Typical toppings range rustica with potato and fresh mozzarella; classic margarita with mozzarella; montanara with fresh champignon; five cheeses; ciociara with cherry tomato, mozzarella and anchovy; parma ham; diavolla spicy salami, and; siciliana with onion, tuna and mozzarella. Prices per slice, range 60-120 baht.

Pasta, soup, fish, antipasto and dessert dishes are also offered, including daily specials updated on Facebook. Home deliveries are handled by Food Panda.

Resident chef Marino’s short menu offers appetizers like mozzarella di bufala caprese with tomato, mixed cold cuts, and mixed cheeses. Pastas include carbonara, matriciana, fettucini Bolognese, penne with tomato, linguine with pesto, four cheese, and lasagne. Only the exalted Rustichella d’Abruzzo pasta is used.

Other possibilities range: Tomino cheese wrapped with Speck ham; Italian pork sausage; Spelt, celery, tomato and Parmesan cheese; mixed beans soup; fish and tomato soup, and; deep Fried carnaroli rice balls, tomato sauce, mozzarella.

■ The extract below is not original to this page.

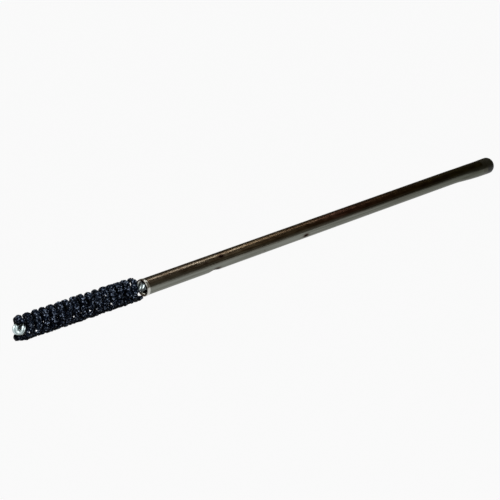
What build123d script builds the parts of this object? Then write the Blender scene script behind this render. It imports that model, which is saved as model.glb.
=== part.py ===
"""Abrasive bore brush: a twisted-in-wire brush with balls of abrasive, on a steel tube shank.

Millimetres. The tool lies along X, with its tip towards -X. The origin is on the axis, where the
straight, gripped part of the shank ends and its swelled end begins.
"""

import os
from math import atan2, ceil, cos, degrees, hypot, pi, radians, sin, sqrt, tan

from build123d import *

os.makedirs("parts", exist_ok=True)

# Shank: a plain round tube
shank_diameter = 6.35
straight_length = 178.0
mouth_chamfer_length = 1.8
mouth_chamfer_depth = 0.2
mouth_countersink = 0.25

# Swelled end of the tube, and the dark nose that closes it
swell_length = 14.6
swell_rise = 0.22
nose_length = 5.6
nose_end_radius = 3.0
nose_round = 1.3
plug_clearance = 0.02

# Stake mark that pinches the tube onto the stem
stake_distance = 33.0
stake_length = 5.2
stake_angle = 240.3

# Stem: two wires, each folded in half, their four strands twisted left-handed
wire_diameter = 0.95
wire_gap = 0.012
twist_lead = 6.38
stem_clearance = 0.47
stem_past_stake = 4.0
mouth_gap = 0.06
facets_per_turn = 8
wire_facets = 6

# Eye at the tip, where one fold lies partly round the other and the twist dies away
eye_half_width = 1.6
eye_reach = 2.73
eye_closing_length = 2.2
eye_bend_steps = 4
fold_nesting = 40.0
fold_gap = 0.05
fade_length = 2.3

# Filaments: one every so far along the stem, each standing out on both sides. The first of them
# splay towards the tip.
filament_count = 93
filaments_per_row = 6
filament_thickness = 0.23
first_filament_angle = 107.0
tip_splay = 13.0
splayed_filaments = 4
neck_length = 3.45

# Balls of abrasive on the filament ends
brush_diameter = 8.9
ball_height = 1.65
ball_crown_height = 0.6
ball_gap = 0.16
ridge_gap = 0.6
ball_foot_share = 0.68
ball_crest_share = 0.5

# The strands slope round the stem, which takes more room than wires lying straight
wire_radius = wire_diameter / 2
half_pair = wire_radius + wire_gap
half_pinch = wire_radius + filament_thickness / 2 + wire_gap
twist_rate = 2 * pi / twist_lead
straight_circle = hypot(half_pair, half_pinch)
strand_circle_radius = straight_circle / sqrt(1 - (straight_circle * twist_rate) ** 2)
tight_spread = half_pinch * hypot(1, strand_circle_radius * twist_rate)
stem_radius = strand_circle_radius + wire_radius

# Radii and stations along X that follow from the sizes above
shank_radius = shank_diameter / 2
bore_radius = stem_radius + stem_clearance
shank_wall = shank_radius - bore_radius
mouth_x = -straight_length
stake_x = mouth_x + stake_distance
stem_end_x = stake_x + stake_length / 2 + stem_past_stake
filament_pitch = twist_lead / 2 / filaments_per_row
last_filament_x = mouth_x - neck_length
first_filament_x = last_filament_x - (filament_count - 1) * filament_pitch
row_count = ceil(filament_count / filaments_per_row)
tip_x = first_filament_x - eye_reach + wire_radius
eye_x = tip_x + eye_half_width + half_pair * sin(radians(fold_nesting))
ball_foot_radius = brush_diameter / 2 - ball_height

# The stem is pinched at the stake, leans away from it and nearly touches the bore at the mouth
lean_angle = degrees(atan2(stem_clearance - mouth_gap, stake_distance - mouth_countersink))


def fade_share(x):
    """How far the twist has died away at x: 0 along the stem, 1 at the tip."""
    return min(1, max(0, (tip_x + fade_length - x) / fade_length))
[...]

The Tiramisu is as oozy as clotted cream and, with mascarpone and espresso flavours combining exquisitely, worth a visit alone. Other decadent desserts include Amorpolenta, a polenta cake made with amaretto, and baked crostata with jam, ricotta cheese or chocolate.

Conclude with a class-apart Italian espresso feeling thoroughly revived and fully ready to return to the mixer.

Open Mon to Sat 10.00 AM to 10.00 PM. Closed Sunday. Last pizza orders 09.30 PM.